Jevtovic’s point was criminals are using developments in technology to remain ahead of detection efforts by law enforcement, and the current Australian interception regime is not keeping pace with the requirements of agencies to both access and share data in cooperative investigations into terrorism and organised crime.

The Abbott government is yet to signal whether it will give agencies what they are seeking on mandatory data retention, but the opposition signalled recently it was willing to revive the proposal which was shelved under the Gillard government before the September election because it was too controversial.

But the Law Council was one of several groups who used Wednesday’s hearing to raise concerns about data retention. The Internet Society of Australia president Narelle Clark told the hearing two to five years was “too long to retain this type of data.”

Clark said before there was any move to mandatory data retention, there needed to be a clear discussion about technology standards and effective oversight. “None of that is in evidence at this point in time.”

The Commonwealth Ombudsman used Wednesday’s hearing to argue it should have greater scope to monitor “metadata” requests by agencies. Metadata is the information we all generate whenever we use technology, from the date and time of a phone call to the location from which an email is sent.

Metadata can provide investigators with a substantial map of a person’s movements, relationships and interactions. But the Ombudsman told the inquiry it had no scope to monitor metadata activity by law enforcement because it was a warrantless regime.

The intelligence watchdog, the Inspector-General of Intelligence and Security (IGIS), also appeared at Wednesday’s hearing. Vivienne Thom told the committee that the Australian Security Intelligence Organisation (Asio) maintained high standards and tight procedures.

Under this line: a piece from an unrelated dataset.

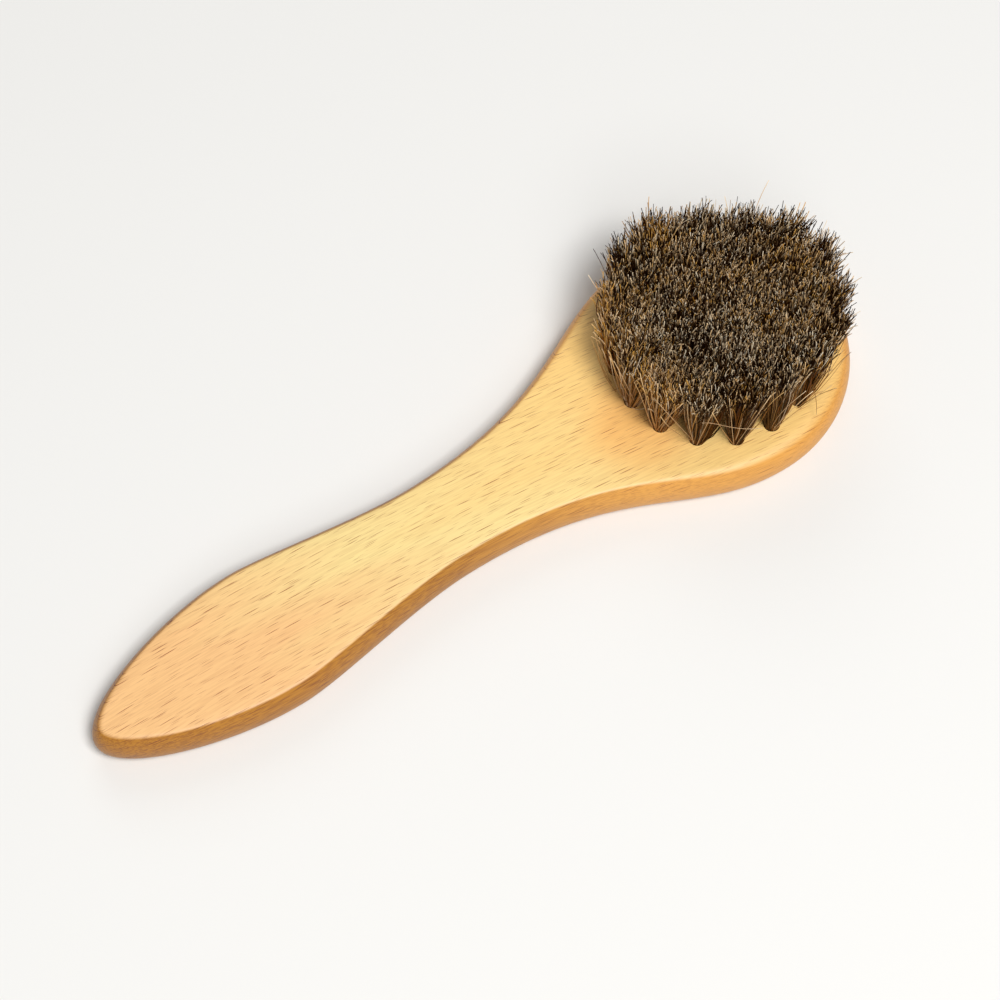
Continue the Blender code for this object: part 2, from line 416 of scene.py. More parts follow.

She said there were occasions where telecommunications companies had given Asio the wrong data during investigations – but she quantified this as fewer than 10 times annually. She said Asio always made efforts to quarantine the wrongly obtained information and prevent officers accessing it. “The procedures are very good in my opinion,” Thom told the inquiry.

Asio does not disclose publicly how many warrants it issues as part of its investigations, so it is not possible to contextualise the information Thom gave the committee. Jake Blight from the IGIS declined to give specifics, but he told the committee that data requests and warrant requests by Asio had been roughly stable over the past three years.

Blight also told the committee the IGIS provided oversight of all the intelligence agencies, not just Asio. He was asked by Green senator Scott Ludlam about “seamless” intelligence cooperation between Australia and its 5-Eyes partners – the US, Britain, Canada, New Zealand.

Ludlam wanted to know whether foreign agencies could circumvent Australian privacy protections through intelligence sharing. He said the Snowden disclosures had raised issues of concern.

Guardian Australia reported last December the Australian Signals Directorate (ASD) offered in 2008 to share information collected about ordinary Australian citizens with its major intelligence partners. Legal experts suggested that action, if followed through, would see ASD operating outside its legal mandate.

Blight responded with a hypothetical, telling Ludlam if the ASD asked a foreign agency to get material about Australian citizens it could not access under Australian law, the IGIS would know about it and flag it in its annual report. “We would regard that as a breach of our legislation and report accordingly.”

“The data sharing about Australian persons is tightly regulated. It is subject to quite strict oversight. The privacy rules apply to ASD no matter where it operates,” Blight said.

Thom also urged caution about any changes to the warrants regime that would limit oversight of Asio.